Request: Write the material out again, line by line, exactly as it is.

======== Records provided

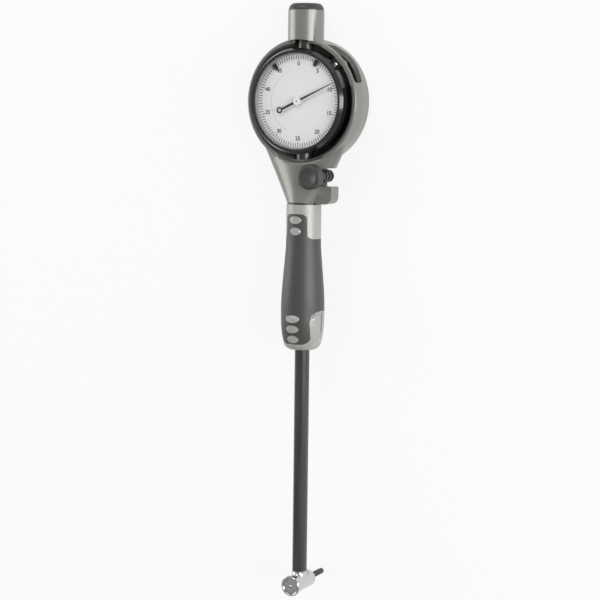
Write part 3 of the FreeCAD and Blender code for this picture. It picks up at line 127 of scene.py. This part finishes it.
class LooksSettings(bpy.types.PropertyGroup):
    """Colours and small sizes of the finished surfaces."""
    paint: FloatVectorProperty(name="Housing paint", description="Satin grey paint of the casting",
                               subtype="COLOR", default=(0.235, 0.228, 0.21))
    moulding: FloatVectorProperty(name="Handle moulding", description="Light grey core of the handle",
                                  subtype="COLOR", default=(0.39, 0.385, 0.365))
    rubber: FloatVectorProperty(name="Grip rubber", description="Dark overmoulding of the handle",
                                subtype="COLOR", default=(0.055, 0.056, 0.054))
    black: FloatVectorProperty(name="Black plastic", description="Plug, neck ring and knob",
                               subtype="COLOR", default=(0.045, 0.045, 0.043))
    knurl_count: IntProperty(name="Knurl count", description="Ridges round the knob", default=44)
    knurl_depth: FloatProperty(name="Knurl depth", description="Depth of the knob's knurling",
                               unit="LENGTH", default=0.22 * MM)
    knob_chamfer: FloatProperty(name="Knob chamfer", description="Chamfer of the knob's edges",
                                unit="LENGTH", default=0.6 * MM)
    knob_dish: FloatProperty(name="Knob dish", description="Depth of the dish in the knob's face",
                             unit="LENGTH", default=0.35 * MM)
    hub_lip: FloatProperty(name="Hub lip", description="Rounding of the hub's edge",
                           unit="LENGTH", default=0.15 * MM)
    hub_dot: FloatProperty(name="Hub dot", description="Radius of the dark dot on the hub",
                           unit="LENGTH", default=0.35 * MM)


class DialSettings(bpy.types.PropertyGroup):
    """Print of the dial."""
    tick_count: IntProperty(name="Graduations", description="Marks round the dial", default=100)
    tick_outer: FloatProperty(name="Outer radius", description="Radius at which the marks end",
                              unit="LENGTH", default=24.9 * MM)
    tick_length: FloatProperty(name="Mark", description="Length of a mark", unit="LENGTH", default=2.1 * MM)
    tick_long: FloatProperty(name="Long mark", description="Length of each tenth mark",
                             unit="LENGTH", default=2.8 * MM)
    tick_width: FloatProperty(name="Mark width", description="Width of a mark", unit="LENGTH",
                              default=0.36 * MM)
    numeral_circle: FloatProperty(name="Numeral circle", description="Radius of the numerals' circle",
                                  unit="LENGTH", default=20.2 * MM)
    numeral_height: FloatProperty(name="Numeral height", description="Height of the numerals",
                                  unit="LENGTH", default=2.3 * MM)
    numeral_step: IntProperty(name="Numeral step", description="Units from one numeral to the next",
                              default=5)
    numeral_whole: IntProperty(name="Whole turn", description="Units in a whole turn", default=50)
    ink: FloatProperty(name="Ink", description="Height of the numerals' ink over the dial",
                       unit="LENGTH", default=0.01 * MM)
    arc_radius: FloatProperty(name="Arc radius", description="Radius of the thin arc on the dial",
                              unit="LENGTH", default=17.0 * MM)
    arc_width: FloatProperty(name="Arc width", description="Width of the thin arc", unit="LENGTH",
                             default=0.12 * MM)
    arc_start: FloatProperty(name="Arc start", description="Where the arc starts, clockwise from the top",
                             subtype="ANGLE", unit="ROTATION", default=math.radians(205))
    arc_end: FloatProperty(name="Arc end", description="Where the arc ends, clockwise from the top",
                           subtype="ANGLE", unit="ROTATION", default=math.radians(345))


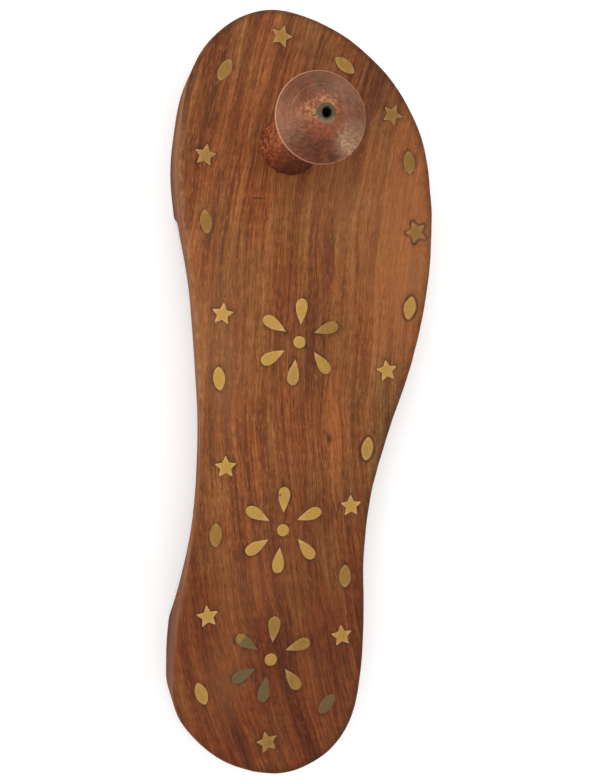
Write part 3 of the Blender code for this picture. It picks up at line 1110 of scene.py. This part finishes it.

================

The response:
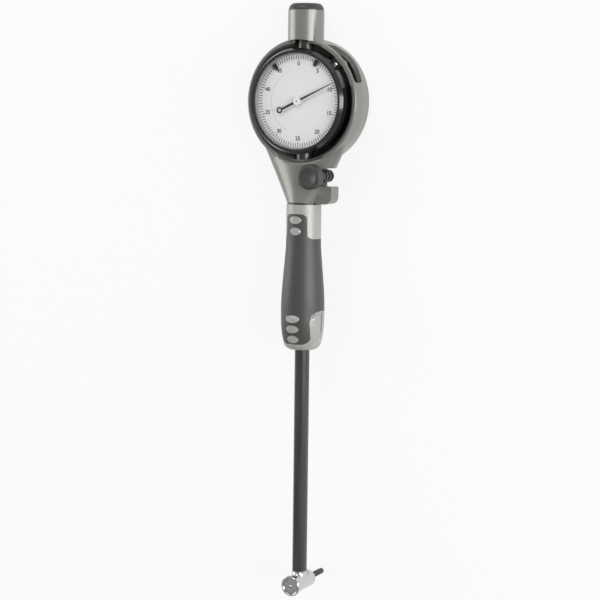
Write part 3 of the FreeCAD and Blender code for this picture. It picks up at line 127 of scene.py. This part finishes it.
class LooksSettings(bpy.types.PropertyGroup):
    """Colours and small sizes of the finished surfaces."""
    paint: FloatVectorProperty(name="Housing paint", description="Satin grey paint of the casting",
                               subtype="COLOR", default=(0.235, 0.228, 0.21))
    moulding: FloatVectorProperty(name="Handle moulding", description="Light grey core of the handle",
                                  subtype="COLOR", default=(0.39, 0.385, 0.365))
    rubber: FloatVectorProperty(name="Grip rubber", description="Dark overmoulding of the handle",
                                subtype="COLOR", default=(0.055, 0.056, 0.054))
    black: FloatVectorProperty(name="Black plastic", description="Plug, neck ring and knob",
                               subtype="COLOR", default=(0.045, 0.045, 0.043))
    knurl_count: IntProperty(name="Knurl count", description="Ridges round the knob", default=44)
    knurl_depth: FloatProperty(name="Knurl depth", description="Depth of the knob's knurling",
                               unit="LENGTH", default=0.22 * MM)
    knob_chamfer: FloatProperty(name="Knob chamfer", description="Chamfer of the knob's edges",
                                unit="LENGTH", default=0.6 * MM)
    knob_dish: FloatProperty(name="Knob dish", description="Depth of the dish in the knob's face",
                             unit="LENGTH", default=0.35 * MM)
    hub_lip: FloatProperty(name="Hub lip", description="Rounding of the hub's edge",
                           unit="LENGTH", default=0.15 * MM)
    hub_dot: FloatProperty(name="Hub dot", description="Radius of the dark dot on the hub",
                           unit="LENGTH", default=0.35 * MM)


class DialSettings(bpy.types.PropertyGroup):
    """Print of the dial."""
    tick_count: IntProperty(name="Graduations", description="Marks round the dial", default=100)
    tick_outer: FloatProperty(name="Outer radius", description="Radius at which the marks end",
                              unit="LENGTH", default=24.9 * MM)
    tick_length: FloatProperty(name="Mark", description="Length of a mark", unit="LENGTH", default=2.1 * MM)
    tick_long: FloatProperty(name="Long mark", description="Length of each tenth mark",
                             unit="LENGTH", default=2.8 * MM)
    tick_width: FloatProperty(name="Mark width", description="Width of a mark", unit="LENGTH",
                              default=0.36 * MM)
    numeral_circle: FloatProperty(name="Numeral circle", description="Radius of the numerals' circle",
                                  unit="LENGTH", default=20.2 * MM)
    numeral_height: FloatProperty(name="Numeral height", description="Height of the numerals",
                                  unit="LENGTH", default=2.3 * MM)
    numeral_step: IntProperty(name="Numeral step", description="Units from one numeral to the next",
                              default=5)
    numeral_whole: IntProperty(name="Whole turn", description="Units in a whole turn", default=50)
    ink: FloatProperty(name="Ink", description="Height of the numerals' ink over the dial",
                       unit="LENGTH", default=0.01 * MM)
    arc_radius: FloatProperty(name="Arc radius", description="Radius of the thin arc on the dial",
                              unit="LENGTH", default=17.0 * MM)
    arc_width: FloatProperty(name="Arc width", description="Width of the thin arc", unit="LENGTH",
                             default=0.12 * MM)
    arc_start: FloatProperty(name="Arc start", description="Where the arc starts, clockwise from the top",
                             subtype="ANGLE", unit="ROTATION", default=math.radians(205))
    arc_end: FloatProperty(name="Arc end", description="Where the arc ends, clockwise from the top",
                           subtype="ANGLE", unit="ROTATION", default=math.radians(345))


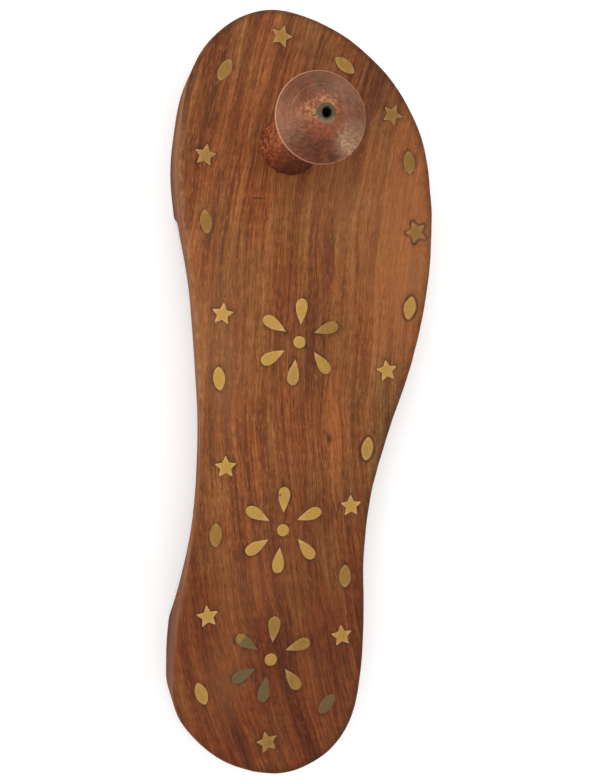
Write part 3 of the Blender code for this picture. It picks up at line 1110 of scene.py. This part finishes it.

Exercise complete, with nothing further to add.